For the Love of Football and Dealing with the CBA

There has been a lot of talk about the collective bargain agreement and the imposed lockout. All of these articles talk about billionaire owners and millionaire players arguing over money, but we have to take a closer, deeper look at what these talks really are. It is not really about the money. If it was, the two sides would have had their lawyers sit down and hammer out a contract long before the CBA expired. What all of this really comes down to is, pride.

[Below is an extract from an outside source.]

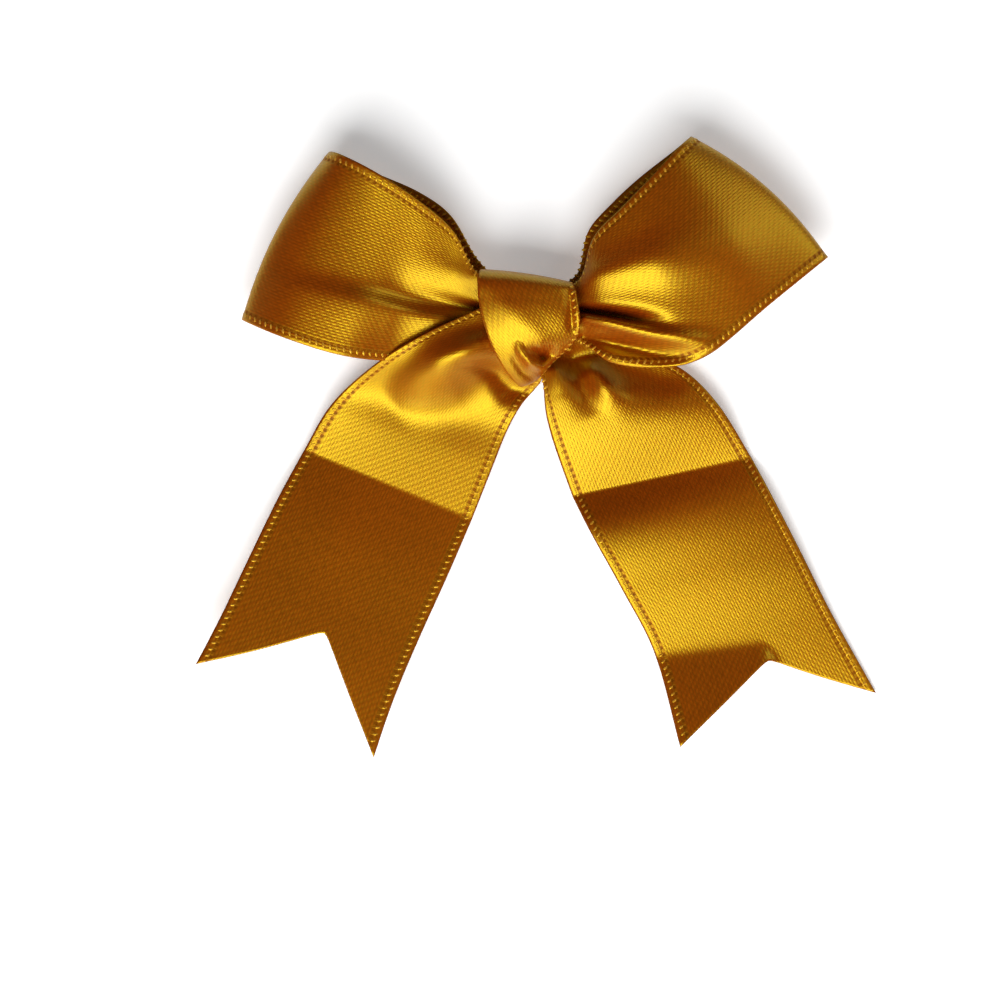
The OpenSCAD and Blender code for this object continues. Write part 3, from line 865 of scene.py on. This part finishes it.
class BowMakeKnot(bpy.types.Operator):
    """Make the band that wraps the knot and the gathered ribbon in it"""
    bl_idname = "gift_bow.make_knot"
    bl_label = "Knot"

    def execute(self, context):
        look = context.scene.bow_ribbon
        table = np.array([np.concatenate(r) for r in KNOT], float)
        count = len(table)
        rung = np.arange(0, count, 1 / KNOT_STEPS)
        ring = spline(np.vstack([table[-2:], table, table[:3]]), 2 + rung)
        v = np.linspace(0, 1, KNOT_COLUMNS)[None, :, None]
        a, b, bow = (ring[:, None, k:k + 3] for k in (0, 3, 6))
        points = a + (b - a) * v + 4 * v * (1 - v) * bow
        turn = rung[:, None] * np.ones((1, KNOT_COLUMNS))
        front = smooth((turn - 1.2) / 1.0) * (1 - smooth((turn - 8.6) / 1.0))
        # The lip, the tuck and the crease at its foot, the rolled right edge, and a soft diagonal
        rise(points, [(-1.7, -3.0), (-1.0, -4.6), (0.3, -6.0), (1.8, -6.5), (3.0, -5.8)],
             (0.6, 0.55, 0.5, 0.5, 0.5), (0.0, 0.7, 1.1, 1.0, 0.4), front)
        rise(points, [(0.9, -4.5), (1.9, -4.9), (3.0, -4.5)],
             (0.6, 0.85, 0.8), (-1.4, -3.0, -1.4), front)
        rise(points, [(-1.8, -5.6), (-0.8, -7.0), (0.5, -7.9)],
             (0.6, 0.6, 0.6), (-0.3, -0.6, -0.4), front)
        rise(points, [(6.1, 3.6), (6.6, 1.2), (6.8, -1.4)], (0.5, 0.55, 0.5), (0.2, 0.7, 0.5), front)
        rise(points, [(5.4, 3.4), (5.7, 1.2), (5.8, -1.2)], (0.5, 0.5, 0.5), (-0.2, -0.5, -0.4), front)
        rise(points, [(-5.6, 4.0), (-2.0, 0.5), (1.5, -3.0)], (1.6, 2.0, 1.4), (0.2, 0.3, 0.2), front)
        # The left side is a fold: the ribbon turns under there
        away = np.cross(np.roll(points, -1, 0)[:, 0] - np.roll(points, 1, 0)[:, 0],
                        points[:, 1] - points[:, 0])
        away /= np.linalg.norm(away, axis=1, keepdims=True)
        inward = points[:, 3] - points[:, 0]
        inward /= np.linalg.norm(inward, axis=1, keepdims=True)
        hem = [points[:, 0] - away * depth + inward * way for depth, way, _ in KNOT_HEM]
        points = np.concatenate([np.stack(hem, 1), points], 1)
        middle = points[:, KNOT_COLUMNS // 2]
        steps = np.linalg.norm(np.diff(middle, axis=0, append=middle[:1]), axis=1)
        along = np.concatenate([[0], np.cumsum(steps)])
        wide = np.concatenate([[place for _, _, place in KNOT_HEM], v[0, :, 0] * KNOT_SHOWN])
        lean = math.radians(KNOT_LEAN)
        flat = np.stack([wide[None, :] * math.cos(lean) + along[:, None] * math.sin(lean),
                         along[:, None] * math.cos(lean) - wide[None, :] * math.sin(lean)], -1)
        piece = shell("knot_ribbon", points, flat, look.thickness, MADE["satin_plain"], closed=True)
        edge = points[:, -2] * 0.6 + points[:, -3] * 0.4
        outward = facing(points, closed=True)[:, -2]
        start, stop = (int(rung * KNOT_STEPS) for rung in KNOT_STITCHED)
        edging = stitches("knot_selvage", [(edge[start:stop], outward[start:stop])], look)
        for part in (piece, edging):
            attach(part, "knot")
        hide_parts("knot_band")
        self.gather(look)
        return {"FINISHED"}

    def gather(self, look):
        """The ribbon's folded layers inside the knot."""
        low, high = (np.array(c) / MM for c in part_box("knot_core"))
        rows, columns, layers = 30, 89, 5
        u = np.linspace(0, 1, rows)[:, None] * np.ones((1, columns))
        w = np.linspace(0, 1, columns)[None, :] * np.ones((rows, 1))
        swing = np.cos(w * layers * math.pi)
        pinch = 1 - 0.12 * np.sin(u * math.pi)
        middle = (low + high) / 2
        half = (high - low) / 2 - 0.3
        points = np.stack([low[0] + 0.2 + (high[0] - low[0] - 0.4) * u,
                           middle[1] + half[1] * swing * pinch,
                           middle[2] + half[2] * (2 * w - 1) * pinch], -1)
        across = np.linspace(0, RIBBON_WIDTH, columns)[None, :] * np.ones((rows, 1))
        flat = np.stack([across, u * (high[0] - low[0])], -1)
        piece = shell("knot_gather", points, flat, look.thickness, MADE["satin_plain"])
        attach(piece, "knot")
        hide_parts("knot_core")


# How far in from the pad's rim its outline runs, at each share of its height
PAD_OUTLINE = ((1.6, 0), (0.7, 0), (0.3, 0.02), (0.12, 0.12), (0.03, 0.3), (0.05, 0.5), (0.02, 0.7),
               (0.1, 0.88), (0.3, 0.98), (0.7, 1), (1.6, 1))
PAD_SIDES = 120
# How far the cut foam's rim strays, and the seed of its strays
RAGGED, SEED = 0.03, 7


def dot(name, outline, sides, material):
    """A round piece from an outline of (radius, height) pairs that starts and ends on its axis."""
    dice = np.random.default_rng(SEED)
    turn = math.tau * np.arange(sides) / sides
    points, faces = [], []
    for radius, height in outline[1:-1]:
        ragged = radius + dice.uniform(-RAGGED, RAGGED, sides)
        points += np.stack([ragged * np.cos(turn), ragged * np.sin(turn),
                            np.full(sides, height)], -1).tolist()
    rings = len(outline) - 2
    foot, crown = len(points), len(points) + 1
    points += [(0, 0, outline[0][1]), (0, 0, outline[-1][1])]
    for k in range(sides):
        after = (k + 1) % sides
        faces += [(foot, after, k), (crown, (rings - 1) * sides + k, (rings - 1) * sides + after)]
        faces += [(r * sides + k, r * sides + after, (r + 1) * sides + after, (r + 1) * sides + k)
                  for r in range(rings - 1)]
    obj = plain_mesh(name, np.array(points) * MM, faces)
    obj.data.shade_smooth()
    obj.data.materials.append(material)
    return obj


class BowMakePad(bpy.types.Operator):
    """Make the foam pad and its peel-off liner"""
    bl_idname = "gift_bow.make_pad"
    bl_label = "Pad and liner"

    def execute(self, context):
        liner = frame["nodes"]["release_liner"].data.materials
        liner.clear()
        liner.append(MADE["liner"])
        low, high = (np.array(c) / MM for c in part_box("foam_pad"))
        radius, foot, top = (high[0] - low[0]) / 2, low[2], high[2]
        rim = [(radius - inward, foot + (top - foot) * share) for inward, share in PAD_OUTLINE]
        pad = dot("foam_dot", [(0, foot), *rim, (0, top)], PAD_SIDES, MADE["foam"])
        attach(pad, "knot")
        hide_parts("foam_pad")
        return {"FINISHED"}


# Half the floor's side, and the spot on it below the middle of the bow, in metres
FLOOR_HALF = 2.0
BOW_MIDDLE = (-0.004, -0.0245, 0)
# Each soft light's place from that spot, its width and height, in metres, and its share of the power
LAMPS = (
    ("window", (-0.09, -0.40, 0.53), 0.55, 0.40, 1.0),
    ("low_fill", (-0.10, -0.62, 0.16), 0.4, 0.2, 0.22),
    ("back_rim", (0.42, 0.26, 0.30), 0.3, 0.2, 0.10),
)
# The camera's lens and film in millimetres, and the width that it sees across the bow in metres
LENS, FILM, SPAN = 90, 36, 0.1374
CAMERA_X, CAMERA_Y, BOW_DEPTH = -0.00386, -0.0245, 0.004


class BowMakeStage(bpy.types.Operator):
    """Make the floor, the soft lights and the camera"""
    bl_idname = "gift_bow.make_stage"
    bl_label = "Stage"

    def execute(self, context):
        scene = context.scene
        stage = scene.bow_stage
        corners = [(x * FLOOR_HALF, y * FLOOR_HALF, 0) for x, y in ((-1, -1), (1, -1), (1, 1), (-1, 1))]
        floor = plain_mesh("floor", corners, [(0, 1, 2, 3)])
        floor.data.materials.append(Finish("floor_white").surface(
            Base_Color=(*stage.floor_colour, 1), Roughness=0.9, Emission_Color=(1, 1, 1, 1),
            Emission_Strength=stage.floor_glow))
        world = bpy.data.worlds.new("studio")
        scene.world = world
        world.use_nodes = True
        sky = world.node_tree.nodes["Background"].inputs
        sky["Color"].default_value, sky["Strength"].default_value = (1, 1, 1, 1), stage.room
        for name, place, width, height, share in LAMPS:
            lamp = bpy.data.lights.new(name, "AREA")
            lamp.shape = "RECTANGLE"
            lamp.energy, lamp.size, lamp.size_y = stage.key_power * share, width, height
            obj = bpy.data.objects.new(name, lamp)
            obj.location = Vector(BOW_MIDDLE) + Vector(place)
            obj.rotation_euler = (-Vector(place)).to_track_quat("-Z", "Y").to_euler()
            scene.collection.objects.link(obj)
        cam = bpy.data.cameras.new("camera")
        cam.lens, cam.sensor_width = LENS, FILM
        view = bpy.data.objects.new("camera", cam)
        scene.collection.objects.link(view)
        view.location = Vector((CAMERA_X, CAMERA_Y, SPAN * LENS / FILM + BOW_DEPTH))
        scene.camera = view
        scene.view_settings.view_transform = "Standard"
        return {"FINISHED"}


class BowPanel(bpy.types.Panel):
    """The bow's settings and pieces"""
    bl_idname = "VIEW3D_PT_gift_bow"
    bl_label = "Gift bow"
    bl_space_type = "VIEW_3D"
    bl_region_type = "UI"
    bl_category = "Gift bow"

    def draw(self, context):
        scene = context.scene
        for owner in (scene.bow_ribbon, scene.bow_pad, scene.bow_stage):
            for key in owner.__annotations__:
                self.layout.prop(owner, key)
        for operator in OPERATORS:
            self.layout.operator(operator.bl_idname)


OPERATORS = (BowMakeLoops, BowMakeTails, BowMakeKnot, BowMakePad, BowMakeStage)
CLASSES = (BowRibbonSettings, BowPadSettings, BowStageSettings, *OPERATORS, BowPanel)


def register():
    for cls in CLASSES:
        bpy.utils.register_class(cls)
    bpy.types.Scene.bow_ribbon = PointerProperty(type=BowRibbonSettings)
    bpy.types.Scene.bow_pad = PointerProperty(type=BowPadSettings)
    bpy.types.Scene.bow_stage = PointerProperty(type=BowStageSettings)


def unregister():
    del bpy.types.Scene.bow_stage
    del bpy.types.Scene.bow_pad
    del bpy.types.Scene.bow_ribbon
    for cls in reversed(CLASSES):
        bpy.utils.unregister_class(cls)


def main():
    register()
    look, pad = bpy.context.scene.bow_ribbon, bpy.context.scene.bow_pad
    MADE.update(satin=satin("gold_satin", look),
                satin_plain=satin("gold_satin_plain", look, edges=False),
                stitch=stitch_thread("selvage_thread", look), foam=foam("white_foam", pad),
                liner=paper("release_paper", pad), stitch_tree=stitch_tree())
    bpy.ops.gift_bow.make_loops()
    bpy.ops.gift_bow.make_tails()
    bpy.ops.gift_bow.make_knot()
    bpy.ops.gift_bow.make_pad()
    bpy.ops.gift_bow.make_stage()


if __name__ == "__main__":
    main()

The owners have pride in being in a brotherhood of those that own a team. They have pride that as a group they must defend one another. They still remember the sting of the last CBA and look to take it out on the players association this time. Owners like John Mara & Steve Tisch, Robert Kraft and Jim Irsay who properly manage their clubs must defend owners like Al Davis, Dan Snyder and Jerry Richardson. The Giants, Patriots and Colts have stabled structure and front office compared to the Raiders, Redskins and Panthers who have newly installed coaches in place. The Giants for example decline in giving Albert Haynesworth the mega contract to bring in 3 solid free agents. The Redskins on the other hand signed Haynesworth to a 40 or so million dollars guaranteed contract and are now looking to cut him after months of disruptions. These owners also have pride in trying to outdo the other 31 brethren they have to compete with. The resistance to showing the players their books is their pride. You always want to know what the other person is making, but you do not want to them to know what you are making. Everyone wants to walk around like they are the big dog of the yard but none want it to be shown out in the open.

The players also have pride, pride in their game. For them it is not just a game or a job, but a craft. One does not play this game for years building up nicks, bruises and aches unless one loves the game. Guys like Rich Seubert who shattered his foot, and Shaun O’hara who is battling several heel injuries are what the game is truly about. Players grind all year long and fight severe injuries to continue playing a game they love. On the wrong side of 30, these guys continue to bring their A game and keeping the young guns like Will Beatty on the bench. Pure athletic talent alone would not get you far in the game. 1st round picks like JaMarcus Russell and Ryan Leaf chosen on talent alone failed to survive in the league. Hard work, dedication and pride are key to playing this game. Pat Tillman is another hero of the game. He did what very few have ever done. Tillman refused millions more from the Superbowl winner St. Louis Rams to accept a contract from his originally drafted Arizona Cardinals. Then, he left behind 3.6 million dollars and joined the Armed Forces following September 11th. It was not money or fame that kept Tillman with the Cardinals, for in the end it was his pride that caused him to leave a game he love for a country he would die for.

The standoff between owners and players may look like it is only about money. But it is more than that, it is about pride. And now it is just a matter of whose pride is going to fade first. Will it be the billionaire owners with their biggest assets frozen by the courts? Or will it be the players whose body age and competitive fire weaken as the clock ticks without football.